Three essays in financial economics.

Authors
  • SEGOL Matthieu
  • IMBS Jean
  • TALLON Jean marc
  • IMBS Jean
  • ONGENA Steven
  • VUILLEMEY Guillaume
  • BECK Thorsten
Publication date
2020
Publication type
Thesis
Summary The three chapters of this thesis focus on the impact of financial constraints in different contexts. For example, the first chapter analyzes the impact of new regulatory constraints on the interest rate derivatives portfolio of US commercial banks. In particular, we study the effect of the central clearing requirement for interest rate derivatives, which can represent a significant cost for end users. Our results show that a significant number of banks rebalanced their derivatives portfolios after the implementation of the reform, precisely in order to limit the use of central clearing. This type of behavior indicates that the new regulatory landscape does not create a systematic financial incentive to use central clearing for all end users subject to the reform. The second chapter studies the impact of inadequate bank credit conditions on intangible investment by European firms.
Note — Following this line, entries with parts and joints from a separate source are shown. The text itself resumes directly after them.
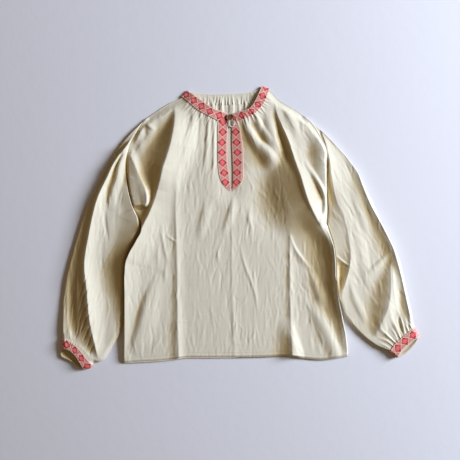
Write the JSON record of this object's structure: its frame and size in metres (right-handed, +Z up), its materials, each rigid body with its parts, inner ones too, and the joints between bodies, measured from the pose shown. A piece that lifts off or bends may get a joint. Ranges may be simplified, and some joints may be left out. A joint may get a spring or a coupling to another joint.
{
  "type": "folk shirt",
  "caption": "Folk shirt laid flat, of unbleached cloth gathered at neck and cuffs, with lozenge ribbon round the neck, the buttoned slit and the cuffs.",
  "frame": {"origin": "middle of the garment's outline, on the surface it lies on", "axes": "+Y from the hem towards the neck, +X towards the viewer's right, +Z up out of the front"},
  "size_m": [0.7935, 0.6216, 0.0277],
  "materials": {
    "cloth": "unbleached plain weave, matt",
    "ribbon": "woven ribbon, red lozenges and pale lattice lines",
    "button": "dark brown, satin",
    "loop": "cream thread, twisted"
  },
  "bodies": {
    "root": {"front_panel": "cloth", "back_panel": "cloth", "sleeve_left": "cloth", "sleeve_right": "cloth", "neck_ribbon": "ribbon", "placket_ribbon_left": "ribbon", "placket_ribbon_right": "ribbon", "cuff_ribbon_left": "ribbon", "cuff_ribbon_right": "ribbon", "button": "button", "button_loop": "loop"}
  },
  "joints": []
}
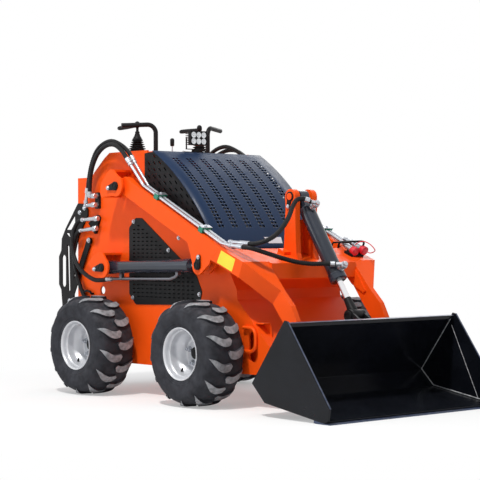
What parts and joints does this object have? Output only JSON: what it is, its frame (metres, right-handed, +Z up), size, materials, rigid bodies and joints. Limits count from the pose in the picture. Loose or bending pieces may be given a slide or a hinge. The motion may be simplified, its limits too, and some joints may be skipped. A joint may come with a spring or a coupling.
{
  "type": "stand-on mini skid steer loader",
  "caption": "Compact wheeled skid steer loader worked from behind, with two lift arms, a tilting front bucket, hydraulic cylinders and a slotted hood.",
  "frame": {"origin": "on the ground, under the middle of the machine's length and width", "axes": "+X forward over the bucket, +Y the machine's left, +Z up"},
  "size_m": [2.425, 1.247, 1.483],
  "materials": {
    "orange_paint": "gloss",
    "black_paint": "satin",
    "hood_paint": "gloss",
    "bucket_paint": "satin",
    "rim_paint": "satin",
    "tyre_rubber": "matte",
    "cylinder_paint": "gloss",
    "rod_chrome": "polished",
    "steel": "zinc plated",
    "black_plastic": "matte",
    "clamp_plastic": "matte",
    "engine_iron": "cast"
  },
  "bodies": {
    "chassis": {"belly_plate": "orange_paint", "console": "orange_paint", "engine_block": "engine_iron", "front_plate": "orange_paint", "guard_struts": "black_paint", "hand_bars": "black_paint", "hood": "hood_paint", "hood_sides": "black_paint", "hose_manifolds": "black_paint", "joysticks": "black_plastic", "lift_brackets": "orange_paint", "pin_keepers": "black_paint", "rear_guard": "black_paint", "rear_loops": "black_paint", "rear_panel": "orange_paint", "rear_step": "black_paint", "side_grilles": "black_paint", "side_plate_left": "orange_paint", "side_plate_right": "orange_paint", "throttle_lever": "black_plastic", "tie_down_rings": "orange_paint", "wheel_motors": "black_paint", "work_light": "black_paint"},
    "arms": {"rod_pin_keepers": "black_paint", "arm_right": "orange_paint", "arm_left": "orange_paint", "cross_member": "orange_paint", "tilt_mast": "orange_paint", "arm_tubes": "steel", "tube_clamps": "clamp_plastic", "quick_couplers": "steel"},
    "bucket_unit": {"bucket": "bucket_paint", "cutting_edge": "bucket_paint", "quick_attach": "orange_paint"},
    "tilt_cylinder": {"tilt_barrel": "cylinder_paint"},
    "tilt_ram": {"tilt_rod": "rod_chrome"},
    "lift_cylinder_right": {"lift_barrel_right": "cylinder_paint", "lift_feed_right": "steel"},
    "lift_ram_right": {"lift_rod_right": "rod_chrome"},
    "lift_cylinder_left": {"lift_barrel_left": "cylinder_paint", "lift_feed_left": "steel"},
    "lift_ram_left": {"lift_rod_left": "rod_chrome"},
    "wheel_front_right": {"rim_front_right": "rim_paint", "tyre_front_right": "tyre_rubber"},
    "wheel_front_left": {"rim_front_left": "rim_paint", "tyre_front_left": "tyre_rubber"},
    "wheel_rear_right": {"rim_rear_right": "rim_paint", "tyre_rear_right": "tyre_rubber"},
    "wheel_rear_left": {"rim_rear_left": "rim_paint", "tyre_rear_left": "tyre_rubber"}
  },
  "joints": [
    {"name": "arms_lift", "type": "hinge", "parent": "chassis", "child": "arms", "pos_m": [-0.5085, 0, 1.116], "axis": [0, -1, 0], "range_deg": [0, 66]},
    {"name": "bucket_tilt", "type": "hinge", "parent": "arms", "child": "bucket_unit", "pos_m": [0.6755, 0, 0.255], "axis": [0, 1, 0], "range_deg": [-25, 68]},
    {"name": "tilt_cylinder_swing", "type": "hinge", "parent": "arms", "child": "tilt_cylinder", "pos_m": [0.4075, 0, 1.046], "axis": [0, -1, 0], "range_deg": [-4, 8]},
    {"name": "tilt_ram_slide", "type": "slide", "parent": "tilt_cylinder", "child": "tilt_ram", "axis": [0.5428, 0, -0.8398], "range_m": [-0.09, 0.235]},
    {"name": "lift_cylinder_right_swing", "type": "hinge", "parent": "chassis", "child": "lift_cylinder_right", "pos_m": [-0.6345, -0.425, 0.681], "axis": [0, -1, 0], "range_deg": [0, 50]},
    {"name": "lift_ram_right_slide", "type": "slide", "parent": "lift_cylinder_right", "child": "lift_ram_right", "axis": [0.9997, 0, 0.0245], "range_m": [0, 0.38]},
    {"name": "lift_cylinder_left_swing", "type": "hinge", "parent": "chassis", "child": "lift_cylinder_left", "pos_m": [-0.6345, 0.425, 0.681], "axis": [0, -1, 0], "range_deg": [0, 50]},
    {"name": "lift_ram_left_slide", "type": "slide", "parent": "lift_cylinder_left", "child": "lift_ram_left", "axis": [0.9997, 0, 0.0245], "range_m": [0, 0.38]},
    {"name": "wheel_front_right_spin", "type": "hinge", "parent": "chassis", "child": "wheel_front_right", "pos_m": [0.1805, -0.5045, 0.265], "axis": [0, 1, 0], "continuous": true},
    {"name": "wheel_front_left_spin", "type": "hinge", "parent": "chassis", "child": "wheel_front_left", "pos_m": [0.1805, 0.5045, 0.265], "axis": [0, 1, 0], "continuous": true},
    {"name": "wheel_rear_right_spin", "type": "hinge", "parent": "chassis", "child": "wheel_rear_right", "pos_m": [-0.7095, -0.5045, 0.265], "axis": [0, 1, 0], "continuous": true},
    {"name": "wheel_rear_left_spin", "type": "hinge", "parent": "chassis", "child": "wheel_rear_left", "pos_m": [-0.7095, 0.5045, 0.265], "axis": [0, 1, 0], "continuous": true}
  ],
  "couplings": [
    {"joint": "tilt_cylinder_swing", "follows": "bucket_tilt", "ratio": 0.022},
    {"joint": "tilt_ram_slide", "follows": "bucket_tilt", "m_per_rad": 0.196},
    {"joint": "lift_cylinder_right_swing", "follows": "arms_lift", "ratio": 0.7078},
    {"joint": "lift_ram_right_slide", "follows": "arms_lift", "m_per_rad": 0.32827},
    {"joint": "lift_cylinder_left_swing", "follows": "arms_lift", "ratio": 0.7078},
    {"joint": "lift_ram_left_slide", "follows": "arms_lift", "m_per_rad": 0.32827}
  ]
}
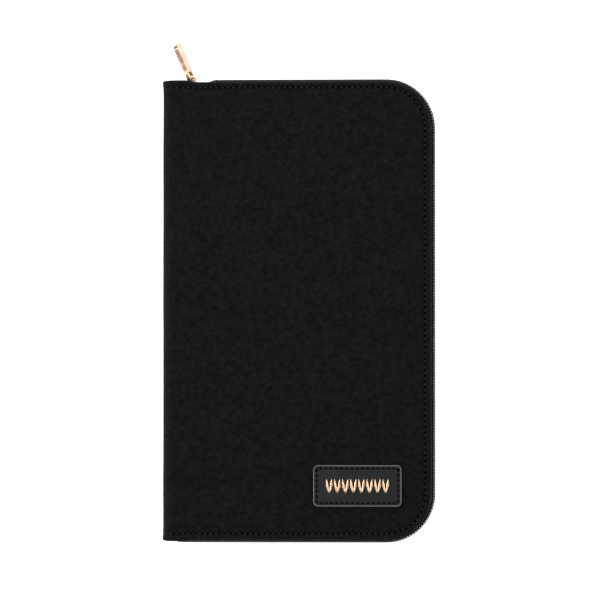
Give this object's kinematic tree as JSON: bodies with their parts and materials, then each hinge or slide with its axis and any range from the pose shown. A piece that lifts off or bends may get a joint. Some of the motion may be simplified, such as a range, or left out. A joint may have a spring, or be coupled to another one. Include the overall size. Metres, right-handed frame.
{
  "type": "interchangeable needle set",
  "caption": "Zip-round book case with a folding spine that holds pairs of knitting needle tips in sleeves, with a clear pocket and a pouch for their small parts.",
  "frame": {"origin": "centre of the back cover's flat outer face, on which the closed case rests", "axes": "+X from the spine to the free edge, +Y up the cover towards the parked slider's end, +Z from the back cover to the front cover"},
  "size_m": [0.1431, 0.2654, 0.0291],
  "materials": {
    "faux_suede": "matte",
    "cover_board": "matte",
    "lining_cloth": "matte",
    "zip_tape": "matte",
    "nylon_coil": "satin",
    "gold_zinc": "polished",
    "label_leather": "satin",
    "gold_foil": "satin",
    "elastic": "matte",
    "clear_vinyl": "gloss",
    "cap_plastic": "satin",
    "key_wire": "satin",
    "ferrule_brass": "polished",
    "laminated_birch": "satin"
  },
  "bodies": {
    "back": {"back_cover_skin": "faux_suede", "back_cover_board": "cover_board", "back_cover_lining": "lining_cloth", "back_zip_tape": "zip_tape", "back_zip_coil": "nylon_coil", "back_zip_stops": "gold_zinc", "back_zip_end_tabs": "zip_tape", "needle_panel": "lining_cloth", "needle_pocket": "lining_cloth", "needle_band": "elastic"},
    "spine": {"spine_skin": "faux_suede", "spine_board": "cover_board", "spine_lining": "lining_cloth", "back_fold_strip": "faux_suede", "front_fold_strip": "faux_suede"},
    "front": {"front_cover_skin": "faux_suede", "front_cover_board": "cover_board", "front_cover_lining": "lining_cloth", "front_zip_tape": "zip_tape", "front_zip_coil": "nylon_coil", "front_zip_stops": "gold_zinc", "front_zip_end_tabs": "zip_tape", "label_patch": "label_leather", "label_emblem": "gold_foil", "cable_pocket_window": "clear_vinyl", "cable_pocket_binding": "lining_cloth", "pocket_zip_tape": "zip_tape", "pocket_zip_coil": "nylon_coil", "pouch_window": "clear_vinyl", "pouch_binding": "lining_cloth", "end_caps": "cap_plastic", "cable_connectors": "ferrule_brass", "cable_keys": "key_wire"},
    "zip_slider": {"zip_slider_body": "gold_zinc", "zip_slider_crown": "gold_zinc"},
    "zip_puller": {"zip_puller": "gold_zinc"},
    "pocket_slider": {"pocket_zip_slider": "gold_zinc", "pocket_zip_puller": "gold_zinc"},
    "tips_35": {"tips_35_shafts": "laminated_birch", "tips_35_ferrules": "ferrule_brass"},
    "tips_40": {"tips_40_shafts": "laminated_birch", "tips_40_ferrules": "ferrule_brass"},
    "tips_45": {"tips_45_shafts": "laminated_birch", "tips_45_ferrules": "ferrule_brass"},
    "tips_50": {"tips_50_shafts": "laminated_birch", "tips_50_ferrules": "ferrule_brass"},
    "tips_55": {"tips_55_shafts": "laminated_birch", "tips_55_ferrules": "ferrule_brass"},
    "tips_60": {"tips_60_shafts": "laminated_birch", "tips_60_ferrules": "ferrule_brass"},
    "tips_70": {"tips_70_shafts": "laminated_birch", "tips_70_ferrules": "ferrule_brass"},
    "tips_80": {"tips_80_shafts": "laminated_birch", "tips_80_ferrules": "ferrule_brass"}
  },
  "joints": [
    {"name": "spine_fold", "type": "hinge", "parent": "back", "child": "spine", "pos_m": [-0.06905, 0, 0.0017], "axis": [0, -1, 0], "range_deg": [0, 90], "deforming": ["back_fold_strip"]},
    {"name": "cover_fold", "type": "hinge", "parent": "spine", "child": "front", "pos_m": [-0.06905, 0, 0.0263], "axis": [0, -1, 0], "range_deg": [0, 90], "deforming": ["front_fold_strip", "front_zip_end_tabs"]},
    {"name": "slider_run", "type": "slide", "parent": "back", "child": "zip_slider", "axis": [0.9996, 0.0275, 0], "range_m": [0, 0.09804], "deforming": ["back_zip_tape", "front_zip_tape", "back_zip_coil", "front_zip_coil"]},
    {"name": "puller_swing", "type": "hinge", "parent": "zip_slider", "child": "zip_puller", "pos_m": [-0.05705, 0.12285, 0.014], "axis": [-0.316, -0.1309, 0.9397], "range_deg": [-105, 65]},
    {"name": "tips_35_draw", "type": "slide", "parent": "back", "child": "tips_35", "axis": [0, 1, 0], "range_m": [0, 0.085]},
    {"name": "tips_40_draw", "type": "slide", "parent": "back", "child": "tips_40", "axis": [0, 1, 0], "range_m": [0, 0.085]},
    {"name": "tips_45_draw", "type": "slide", "parent": "back", "child": "tips_45", "axis": [0, 1, 0], "range_m": [0, 0.085]},
    {"name": "tips_50_draw", "type": "slide", "parent": "back", "child": "tips_50", "axis": [0, 1, 0], "range_m": [0, 0.085]},
    {"name": "tips_55_draw", "type": "slide", "parent": "back", "child": "tips_55", "axis": [0, 1, 0], "range_m": [0, 0.085]},
    {"name": "tips_60_draw", "type": "slide", "parent": "back", "child": "tips_60", "axis": [0, 1, 0], "range_m": [0, 0.085]},
    {"name": "tips_70_draw", "type": "slide", "parent": "back", "child": "tips_70", "axis": [0, 1, 0], "range_m": [0, 0.085]},
    {"name": "tips_80_draw", "type": "slide", "parent": "back", "child": "tips_80", "axis": [0, 1, 0], "range_m": [0, 0.085]},
    {"name": "pocket_slider_run", "type": "slide", "parent": "front", "child": "pocket_slider", "axis": [1, 0, 0], "range_m": [0, 0.086]}
  ]
}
For this analysis, we use new survey data providing information on firms' investment in several distinct categories of intangible assets. In addition, the survey measures firms' satisfaction with four dimensions of the loan contract, allowing us to cover a broad spectrum of possible financial constraints. Our results show that satisfaction with the loan amount is the main determinant of the likelihood to invest in intangible assets. Dissatisfaction with the interest rate, maturity and/or collateral requirements, on the other hand, negatively affects firms' ability to invest in multiple intangible assets simultaneously, preventing firms from benefiting from the complementarity of these assets. The last chapter studies from a theoretical perspective the impact of collateral constraints on the stability of financial asset prices in a market where investors have different levels of ambiguity aversion. Collateral constraints and ambiguity aversion are two market characteristics that were particularly analyzed during the 2007-2009 financial crisis given their possible roles in amplifying the initial shock. An important aspect of our model is that the growth expectations of ambiguity averse agents are endogenous and, therefore, can be impacted by regulatory constraints on collateral put in place by policy makers. The simulations show that active constraints can reduce price volatility in this context, suggesting a possible stabilizing role for tighter regulatory constraints when a portion of investors are ambiguity-averse.